Here, Ortega argues that defendants unlawfully prolonged his reincarceration by preventing him from using a valid host site, his parents' home. Success on this claim would mean that he was imprisoned for too long. But a federal writ of habeas corpus or its state equivalent is the sole avenue for challenging the fact or duration of criminal detention while it is ongoing. See Morgan v. Schott, 914 F.3d 1115, 1119 (7th Cir. 2019). Now, Ortega is not imprisoned and cannot use habeas or its equivalents, but Heck does "not lose its vitality" because he has been released. Savory v. Cannon, 947 F.3d 409, 424 (7th Cir. 2020).
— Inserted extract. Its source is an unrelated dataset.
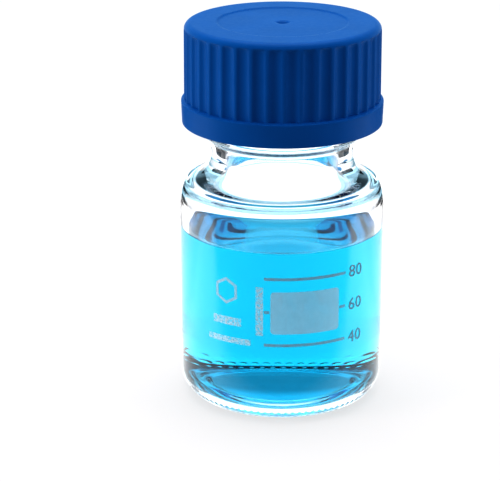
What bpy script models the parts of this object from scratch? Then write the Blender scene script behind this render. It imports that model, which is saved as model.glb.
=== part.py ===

Ortega can sue under § 1983 only if the detention is invalidated through a process such as a state appeal or executive clemency. See Morgan, 914 F.3d at 1119.
Contrary to Ortega's argument, our decision in Courtney v. Butler, 66 F.4th 1043 (7th Cir. 2023), does not require a different result. In Courtney, we concluded that Heck did not bar claims challenging the defendants' failure to investigate possible host sites and respond to Courtney's grievances and communications on the matter, because winning on those claims would not necessarily mean that revoking Courtney's mandatory supervised release was wrong to begin with. Id. at 1051-53. We reasoned that, even if the defendants had mishandled the site application process in the ways Courtney alleged, no host site was ever approved-so Courtney was not challenging the foundation of the revocation decision. Id. at 1053. Also, Courtney's release was revoked "at the door" when his prison sentence ended solely because of the defendants' inaction on his host-site applications; there was no evidence that Courtney actually lacked a proper host site or violated any other MSR conditions. Id. at 1046, 1052. That was a critical factor in determining that Courtney's claims could proceed. Id. at 1052-53.
Here, in contrast, Ortega has not shown that the defendants' actions were the exclusive reason for his continued incarceration. He lived in a home with prohibited items and was taken into custody; he was later adjudicated to be in violation of the host-site condition. Further, the defendants addressed (and denied) each request to approve his parents' residence; they did not ignore them. That left Ortega with the option of seeking approval of another site, but he never did. Under these circumstances, a federal court could not decide that he is entitled to damages for prolonged incarceration without calling into question the validity of his imprisonment after his arrest for suspected MSR violations.
Last, we do not understand Ortega to develop any argument about the district court's decision to relinquish supplemental jurisdiction over the state-law claims, but we note this is presumptively the right decision when all federal claims are resolved short of trial. 28 U.S.C. § 1367(c)(3); see Coleman v. City of Peoria, 925 F.3d 336, 352 (7th Cir. 2019). A state court is the appropriate venue for litigating whether prison officials properly executed the state laws governing mandatory supervised release. See Wells v. Caudill, 967 F.3d 598, 602 (7th Cir. 2020). But the defendants have raised other plausible affirmative defenses such as res judicata and the statute of limitations, the merits of which we need not resolve, which might be independent barriers to further litigation in state court.
AFFIRMED
[*] We have agreed to decide the case without oral argument because the briefs and record adequately present the facts and legal arguments, and oral argument would not significantly aid the court. FED. R. APP. p. 34(a)(2)(C).